> [DATA FOR THIS TASK]
────────────────

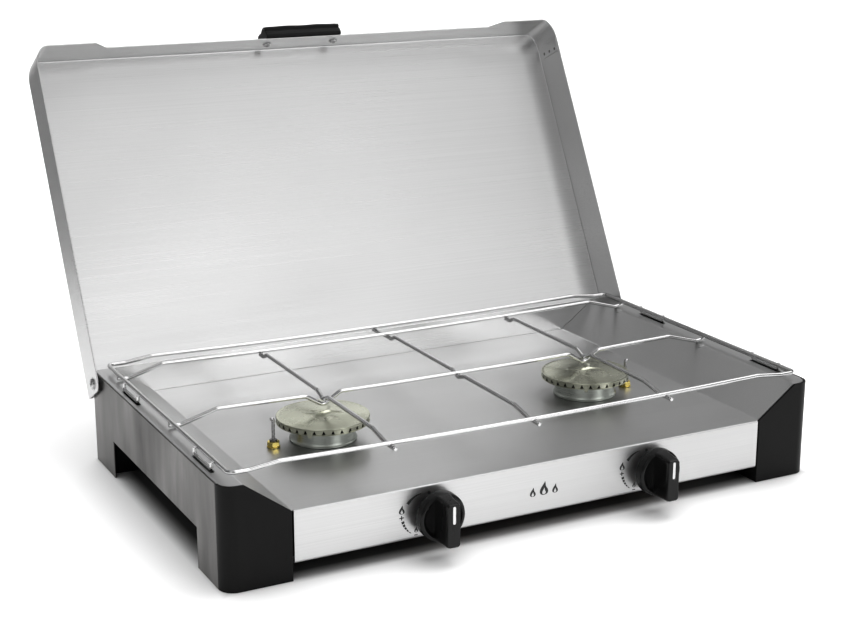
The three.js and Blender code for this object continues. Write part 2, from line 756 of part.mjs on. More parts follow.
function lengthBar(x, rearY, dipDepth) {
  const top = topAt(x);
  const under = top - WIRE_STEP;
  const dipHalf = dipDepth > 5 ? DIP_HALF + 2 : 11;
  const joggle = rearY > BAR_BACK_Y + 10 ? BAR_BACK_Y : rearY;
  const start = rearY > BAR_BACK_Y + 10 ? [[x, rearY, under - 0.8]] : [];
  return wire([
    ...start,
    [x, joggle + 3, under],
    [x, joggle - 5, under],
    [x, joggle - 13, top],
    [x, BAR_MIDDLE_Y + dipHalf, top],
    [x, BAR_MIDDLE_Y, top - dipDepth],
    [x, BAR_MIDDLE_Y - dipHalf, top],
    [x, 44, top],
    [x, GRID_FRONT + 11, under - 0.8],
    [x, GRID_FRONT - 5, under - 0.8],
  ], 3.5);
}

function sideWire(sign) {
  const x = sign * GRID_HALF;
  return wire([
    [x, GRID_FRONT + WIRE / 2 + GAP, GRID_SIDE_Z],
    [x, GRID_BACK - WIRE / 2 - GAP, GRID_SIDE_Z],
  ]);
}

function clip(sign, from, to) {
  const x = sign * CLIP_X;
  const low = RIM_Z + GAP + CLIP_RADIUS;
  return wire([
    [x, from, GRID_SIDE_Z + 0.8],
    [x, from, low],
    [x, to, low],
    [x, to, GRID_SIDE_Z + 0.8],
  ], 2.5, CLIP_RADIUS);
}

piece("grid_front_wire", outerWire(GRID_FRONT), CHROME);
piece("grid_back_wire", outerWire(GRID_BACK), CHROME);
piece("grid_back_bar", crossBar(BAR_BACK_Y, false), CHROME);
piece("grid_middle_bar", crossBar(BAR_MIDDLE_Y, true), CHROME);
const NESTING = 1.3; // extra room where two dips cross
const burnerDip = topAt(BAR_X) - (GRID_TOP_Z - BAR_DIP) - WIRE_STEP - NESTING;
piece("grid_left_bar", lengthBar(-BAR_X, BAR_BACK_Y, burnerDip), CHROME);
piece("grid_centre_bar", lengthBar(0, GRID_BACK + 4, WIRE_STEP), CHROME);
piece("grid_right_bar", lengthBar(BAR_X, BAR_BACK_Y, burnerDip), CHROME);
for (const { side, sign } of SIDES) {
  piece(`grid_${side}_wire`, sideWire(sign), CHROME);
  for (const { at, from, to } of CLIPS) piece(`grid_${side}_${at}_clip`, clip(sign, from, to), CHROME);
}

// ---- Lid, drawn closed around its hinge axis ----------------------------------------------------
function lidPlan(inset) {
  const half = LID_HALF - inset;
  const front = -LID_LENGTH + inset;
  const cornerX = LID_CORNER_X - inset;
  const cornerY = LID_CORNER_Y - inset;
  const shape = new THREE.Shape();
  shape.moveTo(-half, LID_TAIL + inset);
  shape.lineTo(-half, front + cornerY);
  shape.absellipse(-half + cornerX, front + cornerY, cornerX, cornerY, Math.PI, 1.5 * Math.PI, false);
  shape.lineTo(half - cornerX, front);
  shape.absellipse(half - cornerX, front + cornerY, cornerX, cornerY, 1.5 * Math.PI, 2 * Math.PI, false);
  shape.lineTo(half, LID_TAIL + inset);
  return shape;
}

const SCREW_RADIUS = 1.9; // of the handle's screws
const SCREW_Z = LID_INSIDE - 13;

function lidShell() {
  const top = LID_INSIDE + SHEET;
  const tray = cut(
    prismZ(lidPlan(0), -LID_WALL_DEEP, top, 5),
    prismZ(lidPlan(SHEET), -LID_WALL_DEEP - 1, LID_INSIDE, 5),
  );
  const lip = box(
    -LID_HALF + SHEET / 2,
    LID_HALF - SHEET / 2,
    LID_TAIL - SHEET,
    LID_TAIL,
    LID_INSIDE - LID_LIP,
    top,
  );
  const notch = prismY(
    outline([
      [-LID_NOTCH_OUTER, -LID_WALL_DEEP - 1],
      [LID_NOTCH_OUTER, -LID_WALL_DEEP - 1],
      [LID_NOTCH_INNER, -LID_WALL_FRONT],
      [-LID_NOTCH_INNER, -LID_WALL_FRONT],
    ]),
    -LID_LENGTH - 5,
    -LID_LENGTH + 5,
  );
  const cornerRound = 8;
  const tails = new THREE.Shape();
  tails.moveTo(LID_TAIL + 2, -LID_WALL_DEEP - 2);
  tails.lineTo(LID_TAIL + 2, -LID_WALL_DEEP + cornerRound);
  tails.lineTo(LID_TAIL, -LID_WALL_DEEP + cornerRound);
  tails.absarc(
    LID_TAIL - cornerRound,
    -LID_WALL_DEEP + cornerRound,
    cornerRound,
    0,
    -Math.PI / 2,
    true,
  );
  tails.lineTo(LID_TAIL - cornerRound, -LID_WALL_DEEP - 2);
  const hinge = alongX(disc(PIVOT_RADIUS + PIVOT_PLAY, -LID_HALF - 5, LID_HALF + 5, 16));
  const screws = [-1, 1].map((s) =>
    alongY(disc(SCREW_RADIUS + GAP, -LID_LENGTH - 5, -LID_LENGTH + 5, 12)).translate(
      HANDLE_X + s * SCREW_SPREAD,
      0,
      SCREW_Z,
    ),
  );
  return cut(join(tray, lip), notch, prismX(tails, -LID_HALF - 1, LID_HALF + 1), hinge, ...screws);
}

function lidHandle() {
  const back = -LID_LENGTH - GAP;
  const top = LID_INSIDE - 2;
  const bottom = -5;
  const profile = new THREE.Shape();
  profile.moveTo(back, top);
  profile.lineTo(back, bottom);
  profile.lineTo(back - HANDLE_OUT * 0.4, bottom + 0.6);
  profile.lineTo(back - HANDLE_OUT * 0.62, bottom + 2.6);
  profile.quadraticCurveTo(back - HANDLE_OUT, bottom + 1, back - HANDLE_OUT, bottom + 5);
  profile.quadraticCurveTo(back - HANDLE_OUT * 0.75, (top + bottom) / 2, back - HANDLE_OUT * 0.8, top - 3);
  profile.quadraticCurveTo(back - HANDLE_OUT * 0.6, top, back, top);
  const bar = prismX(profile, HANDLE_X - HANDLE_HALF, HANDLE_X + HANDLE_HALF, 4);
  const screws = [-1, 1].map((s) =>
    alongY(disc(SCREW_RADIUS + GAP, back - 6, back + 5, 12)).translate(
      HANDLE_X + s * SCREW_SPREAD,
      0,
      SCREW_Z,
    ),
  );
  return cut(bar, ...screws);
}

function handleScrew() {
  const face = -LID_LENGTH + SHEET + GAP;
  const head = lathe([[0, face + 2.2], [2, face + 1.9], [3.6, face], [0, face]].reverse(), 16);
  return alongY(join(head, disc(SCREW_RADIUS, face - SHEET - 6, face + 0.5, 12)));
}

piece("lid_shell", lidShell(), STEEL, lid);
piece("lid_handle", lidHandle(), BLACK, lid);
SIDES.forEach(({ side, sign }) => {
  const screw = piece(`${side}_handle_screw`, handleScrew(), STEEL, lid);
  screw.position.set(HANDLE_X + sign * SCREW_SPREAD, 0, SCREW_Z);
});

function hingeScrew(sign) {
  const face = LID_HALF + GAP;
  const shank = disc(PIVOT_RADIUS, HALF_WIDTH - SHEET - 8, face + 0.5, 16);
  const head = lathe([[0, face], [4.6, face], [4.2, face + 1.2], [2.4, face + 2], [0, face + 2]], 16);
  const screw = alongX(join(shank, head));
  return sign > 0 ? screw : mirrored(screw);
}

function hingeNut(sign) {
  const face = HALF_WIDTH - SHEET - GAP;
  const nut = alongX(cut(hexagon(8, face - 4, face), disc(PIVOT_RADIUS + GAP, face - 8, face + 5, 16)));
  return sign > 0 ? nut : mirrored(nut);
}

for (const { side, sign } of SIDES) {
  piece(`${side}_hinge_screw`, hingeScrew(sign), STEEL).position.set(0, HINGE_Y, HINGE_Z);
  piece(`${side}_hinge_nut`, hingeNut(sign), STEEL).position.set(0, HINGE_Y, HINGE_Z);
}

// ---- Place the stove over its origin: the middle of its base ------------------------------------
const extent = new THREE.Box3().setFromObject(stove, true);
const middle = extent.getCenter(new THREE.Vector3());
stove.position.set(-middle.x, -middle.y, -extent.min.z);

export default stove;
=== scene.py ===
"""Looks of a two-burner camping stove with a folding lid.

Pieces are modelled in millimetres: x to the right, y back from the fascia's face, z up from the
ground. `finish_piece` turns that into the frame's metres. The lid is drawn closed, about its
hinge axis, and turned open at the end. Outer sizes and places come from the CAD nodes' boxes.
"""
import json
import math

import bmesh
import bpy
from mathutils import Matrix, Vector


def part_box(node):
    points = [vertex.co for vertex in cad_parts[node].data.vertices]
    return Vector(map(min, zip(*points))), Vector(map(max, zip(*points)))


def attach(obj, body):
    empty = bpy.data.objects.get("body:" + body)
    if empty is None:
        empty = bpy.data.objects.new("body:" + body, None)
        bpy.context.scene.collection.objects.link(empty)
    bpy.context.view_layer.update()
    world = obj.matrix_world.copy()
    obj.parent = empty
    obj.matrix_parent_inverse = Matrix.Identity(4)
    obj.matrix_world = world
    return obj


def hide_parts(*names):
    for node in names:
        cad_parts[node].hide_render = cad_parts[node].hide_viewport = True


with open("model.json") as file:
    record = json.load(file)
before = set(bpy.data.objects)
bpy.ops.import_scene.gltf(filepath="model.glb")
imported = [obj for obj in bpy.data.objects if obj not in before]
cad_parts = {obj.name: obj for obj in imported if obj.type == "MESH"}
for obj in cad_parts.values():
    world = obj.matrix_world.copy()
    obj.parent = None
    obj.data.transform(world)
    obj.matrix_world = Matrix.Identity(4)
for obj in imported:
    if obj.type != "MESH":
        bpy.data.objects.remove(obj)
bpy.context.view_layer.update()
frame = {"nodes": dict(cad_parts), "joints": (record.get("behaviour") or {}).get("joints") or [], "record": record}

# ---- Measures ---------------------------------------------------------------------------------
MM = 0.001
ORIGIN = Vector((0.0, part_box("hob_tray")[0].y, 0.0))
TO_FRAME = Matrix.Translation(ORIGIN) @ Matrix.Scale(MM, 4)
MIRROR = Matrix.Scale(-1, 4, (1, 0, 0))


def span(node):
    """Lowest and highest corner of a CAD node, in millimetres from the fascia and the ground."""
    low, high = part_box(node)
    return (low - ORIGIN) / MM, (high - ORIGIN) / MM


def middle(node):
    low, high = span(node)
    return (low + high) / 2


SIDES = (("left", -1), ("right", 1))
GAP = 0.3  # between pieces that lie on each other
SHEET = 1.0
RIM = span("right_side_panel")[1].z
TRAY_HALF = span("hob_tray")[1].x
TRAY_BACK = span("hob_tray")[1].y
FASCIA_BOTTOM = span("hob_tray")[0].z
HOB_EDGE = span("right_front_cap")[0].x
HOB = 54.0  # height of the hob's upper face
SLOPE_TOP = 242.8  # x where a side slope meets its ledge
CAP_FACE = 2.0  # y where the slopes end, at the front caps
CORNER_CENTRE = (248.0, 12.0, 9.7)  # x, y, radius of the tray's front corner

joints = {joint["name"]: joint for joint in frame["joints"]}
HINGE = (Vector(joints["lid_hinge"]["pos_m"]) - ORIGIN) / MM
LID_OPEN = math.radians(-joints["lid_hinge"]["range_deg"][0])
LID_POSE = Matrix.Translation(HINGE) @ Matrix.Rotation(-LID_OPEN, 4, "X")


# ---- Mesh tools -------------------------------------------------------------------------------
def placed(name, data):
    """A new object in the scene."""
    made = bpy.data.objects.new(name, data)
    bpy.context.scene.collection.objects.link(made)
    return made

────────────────

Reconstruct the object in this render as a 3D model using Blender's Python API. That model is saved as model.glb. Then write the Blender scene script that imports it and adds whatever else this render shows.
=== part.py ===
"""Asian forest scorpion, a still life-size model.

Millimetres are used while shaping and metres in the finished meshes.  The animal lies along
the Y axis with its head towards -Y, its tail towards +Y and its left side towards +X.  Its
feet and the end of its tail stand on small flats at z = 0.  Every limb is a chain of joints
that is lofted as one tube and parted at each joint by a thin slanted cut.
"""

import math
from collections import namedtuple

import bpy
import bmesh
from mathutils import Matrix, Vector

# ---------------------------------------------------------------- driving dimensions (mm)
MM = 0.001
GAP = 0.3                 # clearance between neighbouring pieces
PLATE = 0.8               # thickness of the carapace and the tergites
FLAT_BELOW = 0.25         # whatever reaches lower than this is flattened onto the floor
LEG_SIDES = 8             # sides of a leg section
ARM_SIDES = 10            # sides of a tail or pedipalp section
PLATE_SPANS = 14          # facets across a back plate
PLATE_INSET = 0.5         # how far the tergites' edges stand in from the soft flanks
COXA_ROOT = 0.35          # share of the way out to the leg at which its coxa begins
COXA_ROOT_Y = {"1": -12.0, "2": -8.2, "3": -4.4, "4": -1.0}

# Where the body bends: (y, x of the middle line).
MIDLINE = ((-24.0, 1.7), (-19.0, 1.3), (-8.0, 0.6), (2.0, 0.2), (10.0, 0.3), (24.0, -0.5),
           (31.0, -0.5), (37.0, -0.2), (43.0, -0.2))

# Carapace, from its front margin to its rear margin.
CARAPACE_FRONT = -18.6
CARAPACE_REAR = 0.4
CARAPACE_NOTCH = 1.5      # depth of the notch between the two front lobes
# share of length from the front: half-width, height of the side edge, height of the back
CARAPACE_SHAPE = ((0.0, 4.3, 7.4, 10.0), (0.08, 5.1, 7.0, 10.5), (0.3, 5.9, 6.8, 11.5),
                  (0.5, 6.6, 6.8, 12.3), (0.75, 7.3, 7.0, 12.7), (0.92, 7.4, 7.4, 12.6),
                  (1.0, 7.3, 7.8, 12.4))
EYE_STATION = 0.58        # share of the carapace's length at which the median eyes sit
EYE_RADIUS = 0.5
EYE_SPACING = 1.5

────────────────

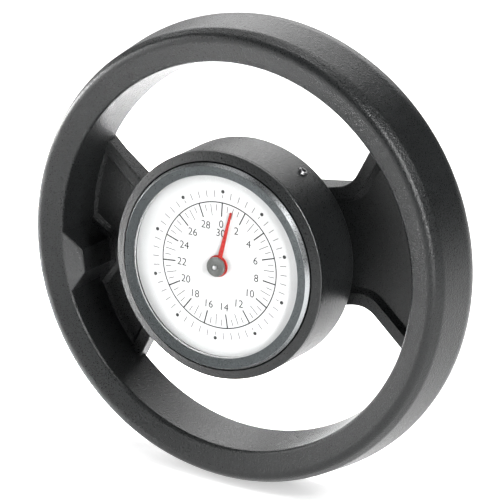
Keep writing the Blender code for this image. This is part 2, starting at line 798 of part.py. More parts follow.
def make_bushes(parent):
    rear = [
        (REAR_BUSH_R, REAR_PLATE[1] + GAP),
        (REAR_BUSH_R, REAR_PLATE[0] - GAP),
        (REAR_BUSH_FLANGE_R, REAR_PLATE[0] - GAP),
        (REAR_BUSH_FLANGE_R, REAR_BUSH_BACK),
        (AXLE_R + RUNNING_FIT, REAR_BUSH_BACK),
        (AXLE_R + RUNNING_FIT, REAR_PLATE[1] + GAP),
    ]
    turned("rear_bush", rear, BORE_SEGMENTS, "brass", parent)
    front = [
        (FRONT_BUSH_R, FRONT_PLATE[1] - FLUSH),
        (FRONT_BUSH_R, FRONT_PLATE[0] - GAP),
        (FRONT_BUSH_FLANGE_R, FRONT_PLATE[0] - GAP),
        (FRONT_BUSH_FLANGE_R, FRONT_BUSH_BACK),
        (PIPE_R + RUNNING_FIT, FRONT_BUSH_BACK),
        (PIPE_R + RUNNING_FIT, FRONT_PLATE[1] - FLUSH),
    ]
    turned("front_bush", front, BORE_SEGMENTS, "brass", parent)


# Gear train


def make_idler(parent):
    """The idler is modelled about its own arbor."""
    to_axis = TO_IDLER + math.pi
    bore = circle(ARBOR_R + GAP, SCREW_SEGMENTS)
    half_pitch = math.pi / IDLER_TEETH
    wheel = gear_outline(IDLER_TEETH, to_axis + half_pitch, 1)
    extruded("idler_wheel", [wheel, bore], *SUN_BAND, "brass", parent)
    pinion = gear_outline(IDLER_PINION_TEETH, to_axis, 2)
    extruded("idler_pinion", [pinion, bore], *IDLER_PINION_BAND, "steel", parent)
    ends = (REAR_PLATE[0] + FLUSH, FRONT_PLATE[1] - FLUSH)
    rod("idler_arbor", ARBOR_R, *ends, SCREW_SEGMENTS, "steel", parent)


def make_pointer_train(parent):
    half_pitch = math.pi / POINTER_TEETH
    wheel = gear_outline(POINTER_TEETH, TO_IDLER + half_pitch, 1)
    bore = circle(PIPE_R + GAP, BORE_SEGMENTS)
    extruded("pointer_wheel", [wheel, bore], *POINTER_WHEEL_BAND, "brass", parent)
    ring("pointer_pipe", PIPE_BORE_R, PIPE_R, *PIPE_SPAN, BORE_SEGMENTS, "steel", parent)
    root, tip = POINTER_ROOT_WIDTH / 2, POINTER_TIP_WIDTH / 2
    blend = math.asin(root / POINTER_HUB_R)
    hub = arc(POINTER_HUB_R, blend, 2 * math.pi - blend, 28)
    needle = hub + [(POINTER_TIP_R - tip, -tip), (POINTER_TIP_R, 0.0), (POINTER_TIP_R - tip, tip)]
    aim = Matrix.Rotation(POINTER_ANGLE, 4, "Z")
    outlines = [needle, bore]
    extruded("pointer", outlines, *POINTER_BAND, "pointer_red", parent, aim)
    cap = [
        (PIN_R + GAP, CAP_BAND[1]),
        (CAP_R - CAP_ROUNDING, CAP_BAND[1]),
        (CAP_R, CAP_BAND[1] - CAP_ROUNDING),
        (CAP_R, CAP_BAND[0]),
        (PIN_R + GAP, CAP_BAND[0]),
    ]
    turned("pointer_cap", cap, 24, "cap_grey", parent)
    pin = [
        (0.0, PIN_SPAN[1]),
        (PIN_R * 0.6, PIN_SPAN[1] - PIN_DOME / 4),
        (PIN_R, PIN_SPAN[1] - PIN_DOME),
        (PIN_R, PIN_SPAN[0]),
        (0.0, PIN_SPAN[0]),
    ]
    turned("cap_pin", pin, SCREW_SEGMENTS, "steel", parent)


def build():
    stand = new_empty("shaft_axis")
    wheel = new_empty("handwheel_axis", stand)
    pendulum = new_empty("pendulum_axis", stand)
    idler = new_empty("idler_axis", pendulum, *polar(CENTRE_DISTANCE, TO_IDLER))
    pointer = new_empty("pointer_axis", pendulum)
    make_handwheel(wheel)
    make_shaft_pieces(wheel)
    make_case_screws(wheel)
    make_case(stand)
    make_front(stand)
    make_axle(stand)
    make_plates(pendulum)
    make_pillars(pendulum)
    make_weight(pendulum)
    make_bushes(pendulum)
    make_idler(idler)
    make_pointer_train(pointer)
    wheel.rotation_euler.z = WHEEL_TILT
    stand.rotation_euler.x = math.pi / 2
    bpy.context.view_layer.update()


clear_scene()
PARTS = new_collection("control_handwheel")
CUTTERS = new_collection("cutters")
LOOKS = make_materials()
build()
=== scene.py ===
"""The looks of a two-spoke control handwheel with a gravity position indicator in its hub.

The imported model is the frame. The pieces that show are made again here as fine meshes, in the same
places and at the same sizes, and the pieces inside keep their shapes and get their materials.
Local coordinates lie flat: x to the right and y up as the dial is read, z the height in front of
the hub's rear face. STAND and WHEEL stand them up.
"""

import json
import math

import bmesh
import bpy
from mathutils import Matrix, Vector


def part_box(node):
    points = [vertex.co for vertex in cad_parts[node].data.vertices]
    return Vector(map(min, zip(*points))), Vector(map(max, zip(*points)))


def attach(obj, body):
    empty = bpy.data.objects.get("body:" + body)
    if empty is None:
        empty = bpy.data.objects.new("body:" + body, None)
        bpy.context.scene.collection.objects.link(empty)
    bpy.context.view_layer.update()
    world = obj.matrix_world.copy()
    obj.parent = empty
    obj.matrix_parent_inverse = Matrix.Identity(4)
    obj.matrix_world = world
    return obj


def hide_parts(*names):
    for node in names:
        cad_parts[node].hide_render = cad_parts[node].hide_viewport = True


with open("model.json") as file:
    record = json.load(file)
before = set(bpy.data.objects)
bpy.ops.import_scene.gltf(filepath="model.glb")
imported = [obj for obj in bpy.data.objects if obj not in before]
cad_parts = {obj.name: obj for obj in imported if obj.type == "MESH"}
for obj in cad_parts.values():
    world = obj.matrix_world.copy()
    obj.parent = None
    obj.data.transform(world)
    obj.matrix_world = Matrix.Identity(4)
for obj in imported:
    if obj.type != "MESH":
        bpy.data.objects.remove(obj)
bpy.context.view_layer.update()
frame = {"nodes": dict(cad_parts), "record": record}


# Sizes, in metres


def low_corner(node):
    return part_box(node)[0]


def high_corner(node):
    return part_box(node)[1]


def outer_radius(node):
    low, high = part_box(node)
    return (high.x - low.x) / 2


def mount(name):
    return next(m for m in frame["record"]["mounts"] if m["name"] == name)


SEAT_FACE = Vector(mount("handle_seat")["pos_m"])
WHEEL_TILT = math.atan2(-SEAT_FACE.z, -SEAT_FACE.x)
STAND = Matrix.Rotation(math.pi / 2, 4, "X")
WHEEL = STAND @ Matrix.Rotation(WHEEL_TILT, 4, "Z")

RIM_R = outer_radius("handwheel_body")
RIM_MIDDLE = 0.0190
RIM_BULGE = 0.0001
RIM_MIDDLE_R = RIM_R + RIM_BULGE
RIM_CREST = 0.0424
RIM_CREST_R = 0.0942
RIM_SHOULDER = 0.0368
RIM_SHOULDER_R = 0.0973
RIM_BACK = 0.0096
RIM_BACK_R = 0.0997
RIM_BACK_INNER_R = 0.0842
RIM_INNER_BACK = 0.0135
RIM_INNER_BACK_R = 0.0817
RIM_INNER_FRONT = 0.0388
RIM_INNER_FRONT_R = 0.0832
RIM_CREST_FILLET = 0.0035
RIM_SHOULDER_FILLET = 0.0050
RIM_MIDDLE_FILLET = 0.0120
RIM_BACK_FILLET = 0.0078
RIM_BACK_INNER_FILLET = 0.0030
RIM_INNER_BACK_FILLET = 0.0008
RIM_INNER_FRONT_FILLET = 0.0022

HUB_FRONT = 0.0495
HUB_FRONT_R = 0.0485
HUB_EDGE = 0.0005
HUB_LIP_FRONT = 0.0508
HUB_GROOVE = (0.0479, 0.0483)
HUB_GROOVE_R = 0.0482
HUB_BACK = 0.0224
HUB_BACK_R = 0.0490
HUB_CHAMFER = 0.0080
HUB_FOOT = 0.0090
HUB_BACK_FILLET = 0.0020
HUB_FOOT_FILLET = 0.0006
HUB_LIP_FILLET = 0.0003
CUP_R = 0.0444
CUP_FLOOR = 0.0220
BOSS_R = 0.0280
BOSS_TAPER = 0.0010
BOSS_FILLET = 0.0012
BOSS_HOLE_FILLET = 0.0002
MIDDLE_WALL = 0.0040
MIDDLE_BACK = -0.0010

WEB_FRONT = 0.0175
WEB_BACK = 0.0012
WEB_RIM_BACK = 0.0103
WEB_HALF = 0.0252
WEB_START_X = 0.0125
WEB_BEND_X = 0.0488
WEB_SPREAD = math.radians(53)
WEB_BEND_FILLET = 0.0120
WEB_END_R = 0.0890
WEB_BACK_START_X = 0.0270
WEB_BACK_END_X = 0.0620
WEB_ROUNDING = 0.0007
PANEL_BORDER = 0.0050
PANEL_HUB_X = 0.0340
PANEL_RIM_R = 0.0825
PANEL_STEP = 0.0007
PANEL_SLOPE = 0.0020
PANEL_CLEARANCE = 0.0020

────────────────

> [REQUEST] Extract exactly and only the lines above from the line containing "Reconstruct the object" through the line containing "still life-size model.", both end lines included.

> [RESULT]
Reconstruct the object in this render as a 3D model using Blender's Python API. That model is saved as model.glb. Then write the Blender scene script that imports it and adds whatever else this render shows.
=== part.py ===
"""Asian forest scorpion, a still life-size model.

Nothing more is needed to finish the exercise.